*Material for this task*
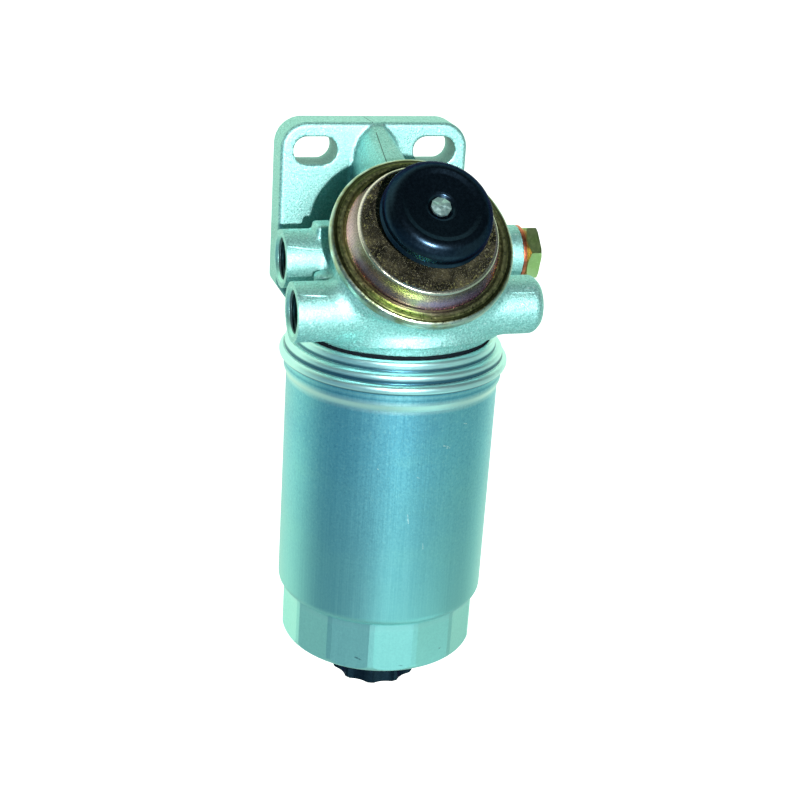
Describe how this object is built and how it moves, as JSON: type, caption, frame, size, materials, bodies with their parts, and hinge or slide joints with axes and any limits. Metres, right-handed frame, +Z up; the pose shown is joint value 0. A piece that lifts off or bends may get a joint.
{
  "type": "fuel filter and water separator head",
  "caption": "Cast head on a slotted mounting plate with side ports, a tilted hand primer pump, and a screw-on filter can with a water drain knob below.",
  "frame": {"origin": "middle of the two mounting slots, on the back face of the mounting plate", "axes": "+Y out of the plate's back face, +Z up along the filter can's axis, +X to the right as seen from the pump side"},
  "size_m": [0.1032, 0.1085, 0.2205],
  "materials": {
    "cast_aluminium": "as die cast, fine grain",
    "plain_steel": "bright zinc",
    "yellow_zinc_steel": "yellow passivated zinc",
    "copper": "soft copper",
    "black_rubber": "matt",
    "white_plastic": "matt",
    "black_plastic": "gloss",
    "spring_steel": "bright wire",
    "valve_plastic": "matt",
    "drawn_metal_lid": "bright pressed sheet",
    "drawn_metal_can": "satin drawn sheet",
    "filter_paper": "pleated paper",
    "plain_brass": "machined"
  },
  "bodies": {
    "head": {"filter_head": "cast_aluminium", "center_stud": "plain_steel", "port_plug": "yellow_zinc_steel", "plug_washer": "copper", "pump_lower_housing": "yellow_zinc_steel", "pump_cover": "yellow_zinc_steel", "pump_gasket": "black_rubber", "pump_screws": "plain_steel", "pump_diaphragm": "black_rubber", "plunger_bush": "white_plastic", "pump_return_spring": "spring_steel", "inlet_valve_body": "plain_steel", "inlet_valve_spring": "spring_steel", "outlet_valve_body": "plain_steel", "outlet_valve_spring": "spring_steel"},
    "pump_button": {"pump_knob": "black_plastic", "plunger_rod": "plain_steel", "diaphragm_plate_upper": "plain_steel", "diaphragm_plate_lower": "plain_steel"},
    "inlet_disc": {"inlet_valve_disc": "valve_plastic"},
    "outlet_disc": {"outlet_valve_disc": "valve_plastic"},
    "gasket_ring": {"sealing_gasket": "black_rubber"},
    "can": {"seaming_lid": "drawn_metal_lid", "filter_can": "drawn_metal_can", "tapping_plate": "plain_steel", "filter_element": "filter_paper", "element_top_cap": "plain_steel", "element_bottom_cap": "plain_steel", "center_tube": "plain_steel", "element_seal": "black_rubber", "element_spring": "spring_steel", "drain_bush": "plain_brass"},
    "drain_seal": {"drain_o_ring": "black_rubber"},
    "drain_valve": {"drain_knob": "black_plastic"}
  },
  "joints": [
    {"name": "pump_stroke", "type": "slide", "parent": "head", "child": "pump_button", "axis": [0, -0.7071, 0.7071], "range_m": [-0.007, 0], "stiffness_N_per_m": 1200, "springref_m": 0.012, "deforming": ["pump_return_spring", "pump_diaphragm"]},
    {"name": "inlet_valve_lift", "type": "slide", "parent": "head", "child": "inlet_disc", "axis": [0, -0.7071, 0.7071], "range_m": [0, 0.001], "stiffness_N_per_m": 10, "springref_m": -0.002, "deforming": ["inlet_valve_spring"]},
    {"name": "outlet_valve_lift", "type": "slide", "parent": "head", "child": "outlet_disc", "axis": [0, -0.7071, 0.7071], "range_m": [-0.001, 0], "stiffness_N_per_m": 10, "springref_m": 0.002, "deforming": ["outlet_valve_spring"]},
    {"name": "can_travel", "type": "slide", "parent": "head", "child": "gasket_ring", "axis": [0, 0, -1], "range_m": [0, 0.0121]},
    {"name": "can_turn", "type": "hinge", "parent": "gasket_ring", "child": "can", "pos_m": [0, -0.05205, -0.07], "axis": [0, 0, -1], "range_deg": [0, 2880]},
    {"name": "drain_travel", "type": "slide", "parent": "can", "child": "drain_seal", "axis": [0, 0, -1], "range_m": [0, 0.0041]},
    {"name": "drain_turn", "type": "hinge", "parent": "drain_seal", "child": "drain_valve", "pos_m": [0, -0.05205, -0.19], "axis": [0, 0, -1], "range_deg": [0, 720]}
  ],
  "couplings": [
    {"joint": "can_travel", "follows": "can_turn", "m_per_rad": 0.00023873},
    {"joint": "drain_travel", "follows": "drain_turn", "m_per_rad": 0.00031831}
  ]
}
* * *
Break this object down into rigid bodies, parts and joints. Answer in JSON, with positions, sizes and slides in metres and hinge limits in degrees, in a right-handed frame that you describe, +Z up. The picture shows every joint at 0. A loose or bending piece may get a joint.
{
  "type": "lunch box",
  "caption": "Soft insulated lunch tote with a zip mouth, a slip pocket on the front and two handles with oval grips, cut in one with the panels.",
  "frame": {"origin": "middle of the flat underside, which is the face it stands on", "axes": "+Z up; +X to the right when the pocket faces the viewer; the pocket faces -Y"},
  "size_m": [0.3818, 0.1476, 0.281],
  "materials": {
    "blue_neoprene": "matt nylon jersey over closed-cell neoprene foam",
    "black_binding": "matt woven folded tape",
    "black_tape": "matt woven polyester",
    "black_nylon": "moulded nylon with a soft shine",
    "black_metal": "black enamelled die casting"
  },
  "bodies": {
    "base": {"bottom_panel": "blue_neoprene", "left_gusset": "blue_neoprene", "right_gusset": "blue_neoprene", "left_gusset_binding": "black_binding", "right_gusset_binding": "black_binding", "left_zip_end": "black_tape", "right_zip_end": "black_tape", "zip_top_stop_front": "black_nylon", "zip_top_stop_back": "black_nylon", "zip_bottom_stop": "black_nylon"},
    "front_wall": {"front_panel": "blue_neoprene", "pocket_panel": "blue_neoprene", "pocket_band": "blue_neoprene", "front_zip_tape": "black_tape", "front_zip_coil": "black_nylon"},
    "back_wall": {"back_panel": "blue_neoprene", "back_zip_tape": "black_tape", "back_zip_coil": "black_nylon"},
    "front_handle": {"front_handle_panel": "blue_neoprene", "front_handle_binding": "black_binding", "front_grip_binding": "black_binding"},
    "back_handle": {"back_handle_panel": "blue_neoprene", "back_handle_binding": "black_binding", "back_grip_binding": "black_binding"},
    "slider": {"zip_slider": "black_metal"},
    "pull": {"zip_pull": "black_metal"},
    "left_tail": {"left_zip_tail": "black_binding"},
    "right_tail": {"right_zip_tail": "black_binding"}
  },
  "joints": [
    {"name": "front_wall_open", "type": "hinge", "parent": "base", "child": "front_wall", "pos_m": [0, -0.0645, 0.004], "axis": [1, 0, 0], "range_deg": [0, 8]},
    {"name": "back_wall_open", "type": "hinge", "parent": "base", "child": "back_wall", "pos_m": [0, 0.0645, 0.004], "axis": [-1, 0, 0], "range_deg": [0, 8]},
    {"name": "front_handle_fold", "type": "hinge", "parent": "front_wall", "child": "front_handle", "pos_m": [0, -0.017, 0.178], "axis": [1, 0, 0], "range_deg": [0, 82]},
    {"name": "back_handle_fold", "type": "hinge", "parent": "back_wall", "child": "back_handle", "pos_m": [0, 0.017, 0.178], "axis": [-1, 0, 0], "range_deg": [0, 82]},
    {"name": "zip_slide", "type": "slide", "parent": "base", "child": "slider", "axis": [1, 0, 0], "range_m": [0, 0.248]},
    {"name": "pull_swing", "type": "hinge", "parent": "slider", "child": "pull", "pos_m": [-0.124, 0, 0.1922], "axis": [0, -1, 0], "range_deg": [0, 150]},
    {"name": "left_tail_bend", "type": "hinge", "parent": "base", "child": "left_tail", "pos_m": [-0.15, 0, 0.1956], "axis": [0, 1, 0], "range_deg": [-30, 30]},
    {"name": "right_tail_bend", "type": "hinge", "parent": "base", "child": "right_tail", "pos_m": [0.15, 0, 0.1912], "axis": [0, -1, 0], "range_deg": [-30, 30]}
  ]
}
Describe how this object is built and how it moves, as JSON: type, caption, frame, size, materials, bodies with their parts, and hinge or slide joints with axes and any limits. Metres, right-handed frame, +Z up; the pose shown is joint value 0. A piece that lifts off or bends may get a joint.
--
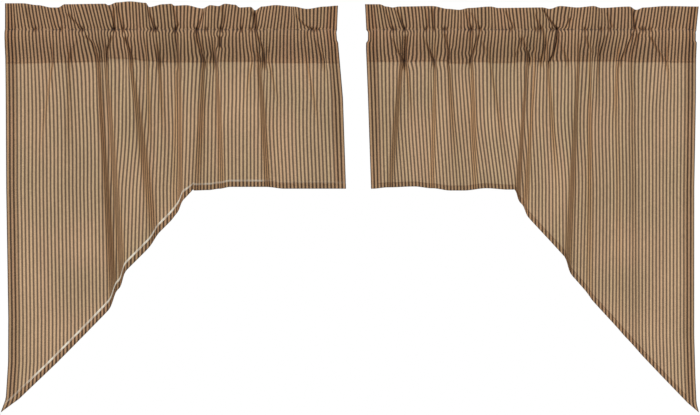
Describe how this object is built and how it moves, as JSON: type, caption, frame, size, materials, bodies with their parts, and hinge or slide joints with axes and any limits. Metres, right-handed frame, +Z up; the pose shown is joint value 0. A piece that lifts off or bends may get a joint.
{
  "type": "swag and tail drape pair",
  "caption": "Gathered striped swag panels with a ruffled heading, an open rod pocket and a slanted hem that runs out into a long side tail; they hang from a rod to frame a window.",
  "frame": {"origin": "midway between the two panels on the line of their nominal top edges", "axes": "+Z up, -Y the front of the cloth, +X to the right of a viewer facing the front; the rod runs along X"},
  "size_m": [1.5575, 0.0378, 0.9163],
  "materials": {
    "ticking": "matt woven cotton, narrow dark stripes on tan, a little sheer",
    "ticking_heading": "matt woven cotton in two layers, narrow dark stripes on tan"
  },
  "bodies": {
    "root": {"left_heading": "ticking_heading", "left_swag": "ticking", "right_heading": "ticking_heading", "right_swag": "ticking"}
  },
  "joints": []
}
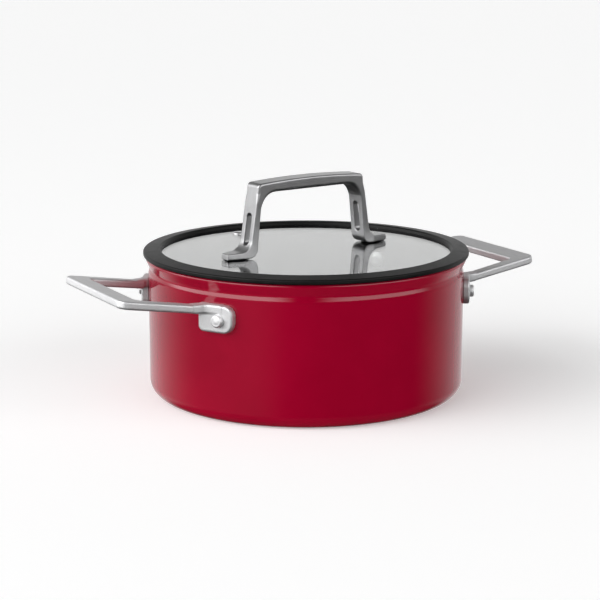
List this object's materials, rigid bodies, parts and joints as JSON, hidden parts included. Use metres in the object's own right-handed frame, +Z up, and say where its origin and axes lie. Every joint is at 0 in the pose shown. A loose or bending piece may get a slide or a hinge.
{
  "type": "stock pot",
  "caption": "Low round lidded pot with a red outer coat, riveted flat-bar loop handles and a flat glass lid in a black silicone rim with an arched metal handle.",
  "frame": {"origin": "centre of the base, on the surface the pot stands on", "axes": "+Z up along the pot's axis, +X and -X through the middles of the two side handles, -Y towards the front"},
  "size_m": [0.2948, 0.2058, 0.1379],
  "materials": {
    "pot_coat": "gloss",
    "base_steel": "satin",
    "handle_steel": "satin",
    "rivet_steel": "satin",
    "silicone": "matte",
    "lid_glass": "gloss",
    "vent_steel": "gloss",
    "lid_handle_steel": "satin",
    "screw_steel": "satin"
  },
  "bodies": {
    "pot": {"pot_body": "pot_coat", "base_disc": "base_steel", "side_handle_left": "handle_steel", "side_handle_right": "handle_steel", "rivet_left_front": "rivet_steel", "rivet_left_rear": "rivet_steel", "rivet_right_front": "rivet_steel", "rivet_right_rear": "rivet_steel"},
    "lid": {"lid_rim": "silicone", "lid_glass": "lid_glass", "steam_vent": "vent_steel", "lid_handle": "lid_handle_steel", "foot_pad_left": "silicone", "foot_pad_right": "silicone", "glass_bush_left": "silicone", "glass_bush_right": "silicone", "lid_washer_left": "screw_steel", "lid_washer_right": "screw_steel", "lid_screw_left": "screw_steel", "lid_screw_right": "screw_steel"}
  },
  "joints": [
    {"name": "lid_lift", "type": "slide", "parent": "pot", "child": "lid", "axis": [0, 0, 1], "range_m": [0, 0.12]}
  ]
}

*Request*
Which lines in the data above contain "with"? Show each one.

*Finished task*
Describe how this object is built and how it moves, as JSON: type, caption, frame, size, materials, bodies with their parts, and hinge or slide joints with axes and any limits. Metres, right-handed frame, +Z up; the pose shown is joint value 0. A piece that lifts off or bends may get a joint.
  "caption": "Cast head on a slotted mounting plate with side ports, a tilted hand primer pump, and a screw-on filter can with a water drain knob below.",
Break this object down into rigid bodies, parts and joints. Answer in JSON, with positions, sizes and slides in metres and hinge limits in degrees, in a right-handed frame that you describe, +Z up. The picture shows every joint at 0. A loose or bending piece may get a joint.
  "caption": "Soft insulated lunch tote with a zip mouth, a slip pocket on the front and two handles with oval grips, cut in one with the panels.",
    "black_nylon": "moulded nylon with a soft shine",
Describe how this object is built and how it moves, as JSON: type, caption, frame, size, materials, bodies with their parts, and hinge or slide joints with axes and any limits. Metres, right-handed frame, +Z up; the pose shown is joint value 0. A piece that lifts off or bends may get a joint.
Describe how this object is built and how it moves, as JSON: type, caption, frame, size, materials, bodies with their parts, and hinge or slide joints with axes and any limits. Metres, right-handed frame, +Z up; the pose shown is joint value 0. A piece that lifts off or bends may get a joint.
  "caption": "Gathered striped swag panels with a ruffled heading, an open rod pocket and a slanted hem that runs out into a long side tail; they hang from a rod to frame a window.",
  "caption": "Low round lidded pot with a red outer coat, riveted flat-bar loop handles and a flat glass lid in a black silicone rim with an arched metal handle.",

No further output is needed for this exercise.